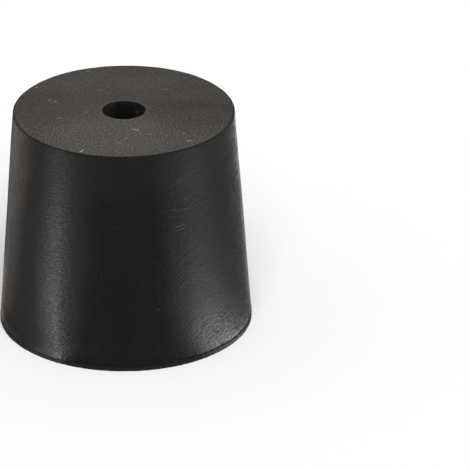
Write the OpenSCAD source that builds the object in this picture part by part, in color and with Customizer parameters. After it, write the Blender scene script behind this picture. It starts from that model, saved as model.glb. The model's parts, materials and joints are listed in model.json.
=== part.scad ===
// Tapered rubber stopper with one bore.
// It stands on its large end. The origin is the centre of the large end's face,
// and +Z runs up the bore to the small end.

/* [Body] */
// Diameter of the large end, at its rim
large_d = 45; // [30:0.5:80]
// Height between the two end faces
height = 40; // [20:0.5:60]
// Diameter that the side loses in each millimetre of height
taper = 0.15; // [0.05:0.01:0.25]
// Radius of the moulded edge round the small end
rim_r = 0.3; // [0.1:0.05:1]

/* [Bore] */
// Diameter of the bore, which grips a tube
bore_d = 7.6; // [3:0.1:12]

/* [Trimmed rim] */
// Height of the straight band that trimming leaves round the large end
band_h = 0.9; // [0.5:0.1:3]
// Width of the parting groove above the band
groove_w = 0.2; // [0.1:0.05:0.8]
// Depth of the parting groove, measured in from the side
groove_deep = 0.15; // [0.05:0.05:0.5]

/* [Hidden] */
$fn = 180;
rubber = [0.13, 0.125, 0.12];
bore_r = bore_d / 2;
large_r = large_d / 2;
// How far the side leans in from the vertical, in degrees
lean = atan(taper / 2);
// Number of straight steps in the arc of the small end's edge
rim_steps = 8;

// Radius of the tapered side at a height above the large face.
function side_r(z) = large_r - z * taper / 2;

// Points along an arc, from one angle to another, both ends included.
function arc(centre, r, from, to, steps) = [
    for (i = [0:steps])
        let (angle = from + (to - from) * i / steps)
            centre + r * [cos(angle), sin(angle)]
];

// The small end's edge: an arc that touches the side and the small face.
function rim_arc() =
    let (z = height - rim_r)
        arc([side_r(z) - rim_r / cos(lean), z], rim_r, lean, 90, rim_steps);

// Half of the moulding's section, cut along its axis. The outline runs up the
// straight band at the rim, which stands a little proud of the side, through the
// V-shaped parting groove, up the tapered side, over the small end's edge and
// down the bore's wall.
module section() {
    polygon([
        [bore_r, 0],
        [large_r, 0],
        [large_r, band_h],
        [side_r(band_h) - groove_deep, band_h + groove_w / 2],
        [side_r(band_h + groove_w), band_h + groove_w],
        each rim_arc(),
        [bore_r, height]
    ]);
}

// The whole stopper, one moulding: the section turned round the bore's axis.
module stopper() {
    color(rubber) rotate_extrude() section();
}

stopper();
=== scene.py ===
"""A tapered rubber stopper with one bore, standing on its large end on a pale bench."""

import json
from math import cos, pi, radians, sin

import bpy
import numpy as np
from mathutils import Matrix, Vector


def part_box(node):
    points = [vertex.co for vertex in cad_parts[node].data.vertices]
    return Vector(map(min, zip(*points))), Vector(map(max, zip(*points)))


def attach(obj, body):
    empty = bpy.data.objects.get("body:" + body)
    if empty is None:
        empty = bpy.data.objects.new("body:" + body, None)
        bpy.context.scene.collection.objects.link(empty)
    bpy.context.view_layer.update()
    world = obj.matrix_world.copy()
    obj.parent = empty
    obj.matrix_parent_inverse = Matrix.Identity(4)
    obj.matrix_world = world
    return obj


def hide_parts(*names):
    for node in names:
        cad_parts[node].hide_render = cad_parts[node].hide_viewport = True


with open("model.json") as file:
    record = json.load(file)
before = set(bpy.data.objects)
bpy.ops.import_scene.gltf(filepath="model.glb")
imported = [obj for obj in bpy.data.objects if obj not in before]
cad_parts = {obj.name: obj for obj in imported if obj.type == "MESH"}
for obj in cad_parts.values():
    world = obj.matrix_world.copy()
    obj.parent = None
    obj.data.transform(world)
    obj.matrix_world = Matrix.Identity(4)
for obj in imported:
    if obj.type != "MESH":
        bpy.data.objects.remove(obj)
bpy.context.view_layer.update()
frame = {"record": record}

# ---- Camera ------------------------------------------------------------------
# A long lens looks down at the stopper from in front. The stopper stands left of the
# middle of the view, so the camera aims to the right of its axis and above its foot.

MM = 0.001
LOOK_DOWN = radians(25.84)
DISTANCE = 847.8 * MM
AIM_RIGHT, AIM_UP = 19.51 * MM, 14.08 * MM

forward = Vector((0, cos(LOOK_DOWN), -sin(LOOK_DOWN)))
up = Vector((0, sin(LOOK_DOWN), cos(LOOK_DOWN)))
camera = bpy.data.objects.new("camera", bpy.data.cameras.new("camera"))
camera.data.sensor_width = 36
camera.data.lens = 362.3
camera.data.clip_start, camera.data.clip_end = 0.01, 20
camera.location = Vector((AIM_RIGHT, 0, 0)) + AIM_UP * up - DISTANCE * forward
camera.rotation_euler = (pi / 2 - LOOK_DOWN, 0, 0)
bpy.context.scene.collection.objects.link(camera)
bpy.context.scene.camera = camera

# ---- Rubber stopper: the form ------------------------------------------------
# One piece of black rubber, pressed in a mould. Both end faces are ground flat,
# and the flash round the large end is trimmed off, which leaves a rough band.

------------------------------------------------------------

Task:
Give back the whole listing exactly as it reads.

Output of the exercise:
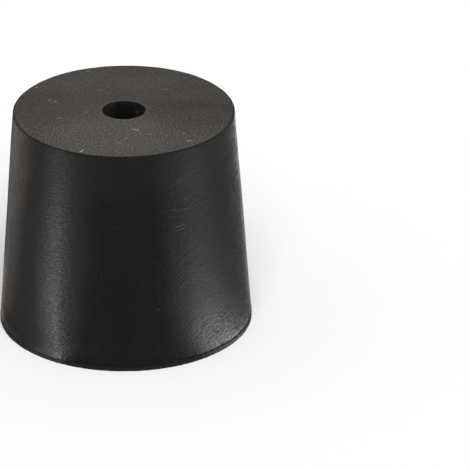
Write the OpenSCAD source that builds the object in this picture part by part, in color and with Customizer parameters. After it, write the Blender scene script behind this picture. It starts from that model, saved as model.glb. The model's parts, materials and joints are listed in model.json.
=== part.scad ===
// Tapered rubber stopper with one bore.
// It stands on its large end. The origin is the centre of the large end's face,
// and +Z runs up the bore to the small end.

/* [Body] */
// Diameter of the large end, at its rim
large_d = 45; // [30:0.5:80]
// Height between the two end faces
height = 40; // [20:0.5:60]
// Diameter that the side loses in each millimetre of height
taper = 0.15; // [0.05:0.01:0.25]
// Radius of the moulded edge round the small end
rim_r = 0.3; // [0.1:0.05:1]

/* [Bore] */
// Diameter of the bore, which grips a tube
bore_d = 7.6; // [3:0.1:12]

/* [Trimmed rim] */
// Height of the straight band that trimming leaves round the large end
band_h = 0.9; // [0.5:0.1:3]
// Width of the parting groove above the band
groove_w = 0.2; // [0.1:0.05:0.8]
// Depth of the parting groove, measured in from the side
groove_deep = 0.15; // [0.05:0.05:0.5]

/* [Hidden] */
$fn = 180;
rubber = [0.13, 0.125, 0.12];
bore_r = bore_d / 2;
large_r = large_d / 2;
// How far the side leans in from the vertical, in degrees
lean = atan(taper / 2);
// Number of straight steps in the arc of the small end's edge
rim_steps = 8;

// Radius of the tapered side at a height above the large face.
function side_r(z) = large_r - z * taper / 2;

// Points along an arc, from one angle to another, both ends included.
function arc(centre, r, from, to, steps) = [
    for (i = [0:steps])
        let (angle = from + (to - from) * i / steps)
            centre + r * [cos(angle), sin(angle)]
];

// The small end's edge: an arc that touches the side and the small face.
function rim_arc() =
    let (z = height - rim_r)
        arc([side_r(z) - rim_r / cos(lean), z], rim_r, lean, 90, rim_steps);

// Half of the moulding's section, cut along its axis. The outline runs up the
// straight band at the rim, which stands a little proud of the side, through the
// V-shaped parting groove, up the tapered side, over the small end's edge and
// down the bore's wall.
module section() {
    polygon([
        [bore_r, 0],
        [large_r, 0],
        [large_r, band_h],
        [side_r(band_h) - groove_deep, band_h + groove_w / 2],
        [side_r(band_h + groove_w), band_h + groove_w],
        each rim_arc(),
        [bore_r, height]
    ]);
}

// The whole stopper, one moulding: the section turned round the bore's axis.
module stopper() {
    color(rubber) rotate_extrude() section();
}

stopper();
=== scene.py ===
"""A tapered rubber stopper with one bore, standing on its large end on a pale bench."""

import json
from math import cos, pi, radians, sin

import bpy
import numpy as np
from mathutils import Matrix, Vector


def part_box(node):
    points = [vertex.co for vertex in cad_parts[node].data.vertices]
    return Vector(map(min, zip(*points))), Vector(map(max, zip(*points)))


def attach(obj, body):
    empty = bpy.data.objects.get("body:" + body)
    if empty is None:
        empty = bpy.data.objects.new("body:" + body, None)
        bpy.context.scene.collection.objects.link(empty)
    bpy.context.view_layer.update()
    world = obj.matrix_world.copy()
    obj.parent = empty
    obj.matrix_parent_inverse = Matrix.Identity(4)
    obj.matrix_world = world
    return obj


def hide_parts(*names):
    for node in names:
        cad_parts[node].hide_render = cad_parts[node].hide_viewport = True


with open("model.json") as file:
    record = json.load(file)
before = set(bpy.data.objects)
bpy.ops.import_scene.gltf(filepath="model.glb")
imported = [obj for obj in bpy.data.objects if obj not in before]
cad_parts = {obj.name: obj for obj in imported if obj.type == "MESH"}
for obj in cad_parts.values():
    world = obj.matrix_world.copy()
    obj.parent = None
    obj.data.transform(world)
    obj.matrix_world = Matrix.Identity(4)
for obj in imported:
    if obj.type != "MESH":
        bpy.data.objects.remove(obj)
bpy.context.view_layer.update()
frame = {"record": record}

# ---- Camera ------------------------------------------------------------------
# A long lens looks down at the stopper from in front. The stopper stands left of the
# middle of the view, so the camera aims to the right of its axis and above its foot.

MM = 0.001
LOOK_DOWN = radians(25.84)
DISTANCE = 847.8 * MM
AIM_RIGHT, AIM_UP = 19.51 * MM, 14.08 * MM

forward = Vector((0, cos(LOOK_DOWN), -sin(LOOK_DOWN)))
up = Vector((0, sin(LOOK_DOWN), cos(LOOK_DOWN)))
camera = bpy.data.objects.new("camera", bpy.data.cameras.new("camera"))
camera.data.sensor_width = 36
camera.data.lens = 362.3
camera.data.clip_start, camera.data.clip_end = 0.01, 20
camera.location = Vector((AIM_RIGHT, 0, 0)) + AIM_UP * up - DISTANCE * forward
camera.rotation_euler = (pi / 2 - LOOK_DOWN, 0, 0)
bpy.context.scene.collection.objects.link(camera)
bpy.context.scene.camera = camera

# ---- Rubber stopper: the form ------------------------------------------------
# One piece of black rubber, pressed in a mould. Both end faces are ground flat,
# and the flash round the large end is trimmed off, which leaves a rough band.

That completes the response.